Case Study: University of East Anglia's New HPC System Open For Use

Feb 05, 2016

The University of East Anglia is continuing its quest to bring supercomputing research power to greater numbers of ‘non-traditional’ research users by investing in a powerful new High Performance Computing (HPC) system to sit at the heart of its HPC service.

The system marks the University’s second new HPC system in four years - and, like its predecessor, can be easily scaled and expanded in the coming months through a framework agreement to match rapidly increasing demand for compute power, says the Uni. 

Chris Collins, Head of Research and Computing Support at the University of East Anglia, says: “We've long recognised the benefits of HPC to multiple disciplines of research, and after getting funding for this in 2010, we've been conscious of the need to get more 'non-traditional' HPC users on board.

"We scaled that system continually because of demand, and now we’re replacing it with a more powerful system, as we're keen to add to our existing 500 research users.”

The new system, designed and integrated by HPC, big data and analytics integrator OCF, is made up of Fujitsu Primergy servers with IBM’s Platform 4.2 cluster management tool.

The array integrates with the University’s existing IBM SAN storage system with IBM Spectrum Scale )formerly GPFS), though some of the newer hardware from the University’s old cluster will be migrated over to the new HPC environment by OCF during the next few weeks.

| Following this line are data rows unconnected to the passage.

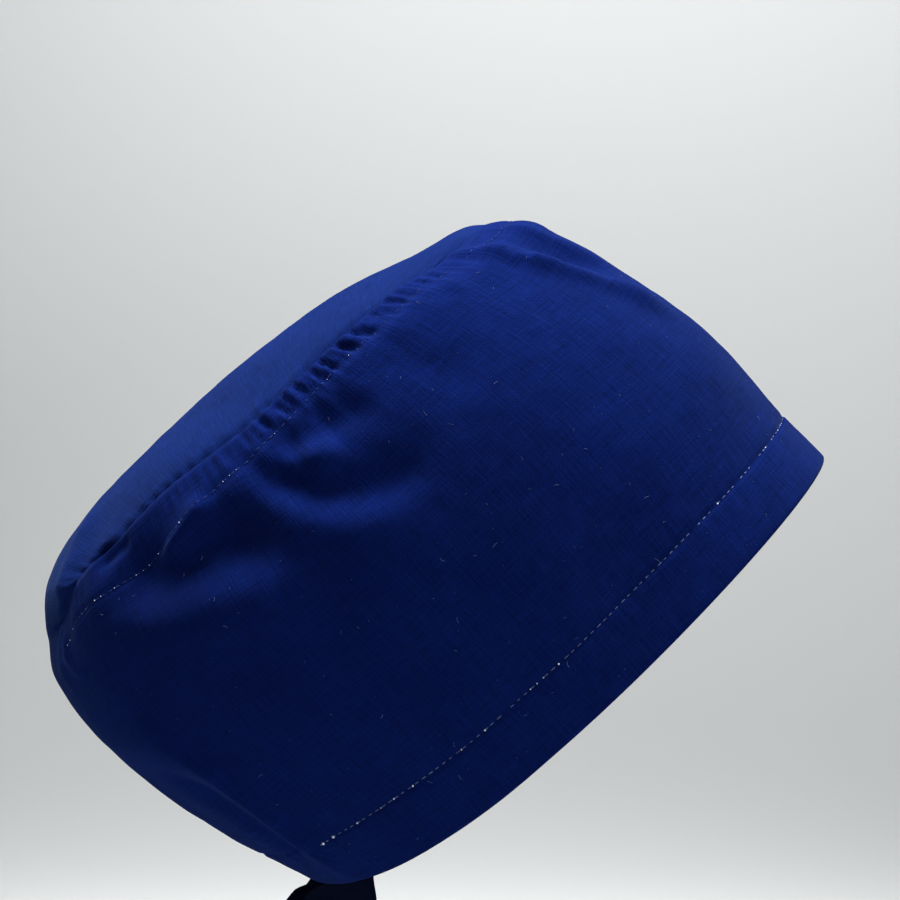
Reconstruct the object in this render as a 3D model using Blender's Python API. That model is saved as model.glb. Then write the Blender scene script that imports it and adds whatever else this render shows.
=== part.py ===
"""A tie-back scrub cap in the form it takes on a head: a side band with a turned-up hem, a long
crown panel that runs from the front seam over the top and down the back to the nape, and two
flat ties that come out of the hem's ends, knot at the nape and hang.

The cloth is worked out in the cap's own frame, in metres: x forward, y to the wearer's left,
z away from the plane of the hem, with the origin on the widest cross-line. Then it is tilted
as it is worn and moved so that the seat on the head, inside the crown, is the origin.
"""

import math

import bmesh
import bpy
import numpy as np
from mathutils import Matrix, Vector

# Cap body: how far it reaches from the widest cross-line, and how high its crown seam stands.
FRONT_REACH = 0.129
BACK_REACH = 0.1135
HALF_WIDTH = 0.087
SEAM_HEIGHT = 0.138
CROWN_RISE = 0.0245
NAPE_LIFT = 0.020
TONGUE_HALF_WIDTH = 0.038
WORN_TILT = math.radians(43.5)

# Cloth: one layer of the wall, the hem's turned-up depth and thickness, the gap between panels
# that are sewn together, and the gap between pieces that touch.
PLY = 0.0012
HEM_DEPTH = 0.020
HEM_THICKNESS = 2.1 * PLY
SEWN_GAP = 0.0007
TOUCH_GAP = 0.0003

# Ties: strap width, thickness and the free tail below the knot.
TIE_WIDTH = 0.025
TIE_THICKNESS = 0.0014
TAIL_LENGTH = 0.110

# How square the plan is, before and behind the widest cross-line (2 is an ellipse), and how
# flat the crown's arch is across.
PLAN_POWER_FRONT = 2.1
PLAN_POWER_BACK = 2.2
ARCH_POWER = 2.2

# How far from its front and back seams the crown's arch is drawn towards them, as shares of its
# length.
FRONT_BLEND = 0.30
BACK_BLEND = 0.55

# Mesh divisions: along each side seam, across the crown's front seam, and along and across the
# ties. The front seam takes this share of the half turn to each side of the middle. The row of
# the crown that the head's seat lies on.
SIDE_STEPS = 39
CROSS_STEPS = 16
FRONT_ARC_SHARE = 0.16
TIE_ROWS = 12
TAIL_ROWS = 14
STRAP_COLUMNS = 4
SEAT_ROW = 9

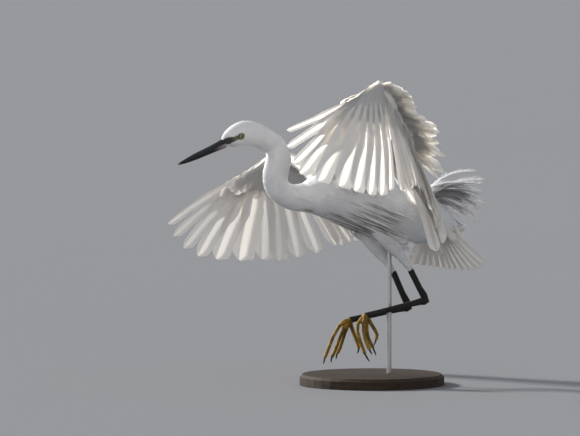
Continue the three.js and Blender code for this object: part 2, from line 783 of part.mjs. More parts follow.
const torsoRoom = torso(GAP);
add("torso", "white", torso().subtract(rodRoom));
add("neck_lower", "white", neck(3, 6).subtract(torsoRoom));
add("neck_upper", "white", neck(0, 3).subtract(fuse([torsoRoom, neck(3, 6, GAP)])));

const eyeRooms = fuse([eye(1, GAP), eye(-1, GAP)]);
const neckRoom = neck(0, 3, GAP);
const grooves = fuse([gape(1), gape(-1)]);
add("head", "white", fuse([head(), lid(1), lid(-1)]).subtract(fuse([eyeRooms, neckRoom, grooves])));
add("eye_left", "eye", eye(1));
add("eye_right", "eye", eye(-1));
const headRoom = head(GAP);
const nostrils = fuse([nostril(1), nostril(-1)]);
add("bill_upper", "bill", bill().subtract(fuse([headRoom, mouthSlab(-1), nostrils])));
add("bill_lower", "lowerBill", bill().subtract(fuse([headRoom, mouthSlab(1)])));

add("tail", "white", tail().subtract(torsoRoom));

for (const [side, wing] of Object.entries(WINGS)) {
  const handRoom = wingHand(wing, GAP);
  add(`wing_${side}_hand`, "white", wingHand(wing).subtract(torsoRoom));
  add(`wing_${side}_arm`, "white", wingArm(wing).subtract(fuse([handRoom, torsoRoom])));
}

for (const [side, leg] of Object.entries(LEGS)) {
  const thighRoom = thigh(leg, GAP);
  const shinRoom = shin(leg, GAP);
  const tarsusRoom = tarsus(leg, GAP);
  const footRoom = foot(leg, GAP);
  add(`thigh_${side}`, "white", thigh(leg).subtract(fuse([torsoRoom, rodRoom])));
  add(`shin_${side}`, "leg", shin(leg).subtract(thighRoom));
  add(`tarsus_${side}`, "leg", tarsus(leg).subtract(shinRoom));
  add(`foot_${side}`, "foot", foot(leg).subtract(tarsusRoom));
  leg.toes.forEach((joints, k) => add(`claw_${side}_${k + 1}`, "claw", claw(joints).subtract(footRoom)));
}

export default egret;
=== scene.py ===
"""Dresses the life-size little egret: skin, plumage, bill, eyes, legs, feet and its display stand."""

import logging
import math
from dataclasses import dataclass, field
from enum import Enum
from typing import Callable, Iterable, Sequence

import bpy
import numpy as np
from mathutils import Matrix, Vector


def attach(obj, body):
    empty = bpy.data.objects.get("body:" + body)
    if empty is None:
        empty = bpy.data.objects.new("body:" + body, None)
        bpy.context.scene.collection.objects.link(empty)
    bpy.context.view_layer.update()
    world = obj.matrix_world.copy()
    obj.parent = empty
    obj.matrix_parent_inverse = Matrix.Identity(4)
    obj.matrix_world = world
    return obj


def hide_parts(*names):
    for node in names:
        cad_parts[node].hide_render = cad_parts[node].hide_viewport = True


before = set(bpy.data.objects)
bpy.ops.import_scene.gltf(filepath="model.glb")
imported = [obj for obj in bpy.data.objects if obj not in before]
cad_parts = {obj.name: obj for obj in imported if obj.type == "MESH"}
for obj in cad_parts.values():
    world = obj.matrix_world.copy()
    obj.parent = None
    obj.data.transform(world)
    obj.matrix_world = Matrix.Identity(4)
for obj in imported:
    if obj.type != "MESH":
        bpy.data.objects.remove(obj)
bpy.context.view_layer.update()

LOG = logging.getLogger("egret")
MM = 0.001
SEED = 11
UP = np.array([0.0, 0.0, 1.0])
SMALL_PATCH = 0.003  # side of one small feather's patch on the unwrapped skin
Point = tuple[float, float, float]
Cell = tuple[float, float, float, float]
Station = Sequence[float]
Array = np.ndarray


def vec(values: Sequence[float]) -> Array:
    """A point given in millimetres, in metres."""
    return np.array(values, float) * MM


def unit(values: Array) -> Array:
    """The vectors of an array's last axis, each at length one."""
    return values / np.maximum(np.linalg.norm(values, axis=-1, keepdims=True), 1e-12)


class Side(Enum):
    """The two sides of the bird. The left side is the one nearer the camera."""

    LEFT = "left"
    RIGHT = "right"


YAW = math.radians(30)
ROLL = math.radians(17)
HEAD_LEFT = np.array([math.sin(YAW), -math.cos(YAW), 0.0])
BODY_LEFT = unit(np.array([*(HEAD_LEFT[:2] * math.cos(ROLL)), math.sin(ROLL)]))


# Shader expressions

# Socket numbers of a Mix node that mixes colours
MIX_SHARE, MIX_FIRST, MIX_SECOND, MIX_COLOUR = 0, 6, 7, 2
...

When done that will mean nearly 6,600 cores available to researchers at the University by early 2016, which means HPC users from not just 'the usual suspects' of climate change, bioinformatics, computational chemistry, environmental sciences and computing, but also new disciplines like teams in its medical, business school and Economics departments.

A research group from the School of Computing, for example, is currently piloting the new HPC system to investigate a computational comparison of varying algorithms - being able to runhalf a million jobs in the first few weeks.

The Fujitsu cluster will be housed across the University’s two data centres, while the migration process will also involve moving around 800 different applications that cater for the diverse usage of the HPC system across the University’s departments. 

Mostly Open Source, UEA's HPC apps stack it also includes some central licenses for commercial software, a range of bioinformatics tools, and other applications such as MATLAB, R and Python.

For Collins, “It is important for us to respond to changing demands for HPC within the University. Regular University funding over the past four years has meant that we can be forward thinking and can plan our resource growth more effectively. This worked with our previous cluster in 2011 and now, with our second, we can work with OCF to purchase and install new hardware, so we can scale the HPC service when required.

"Our investment is more targeted and cost effective on an on-going basis," he added.

The University plans to expand the HPC system with further hardware purchases before July 2016.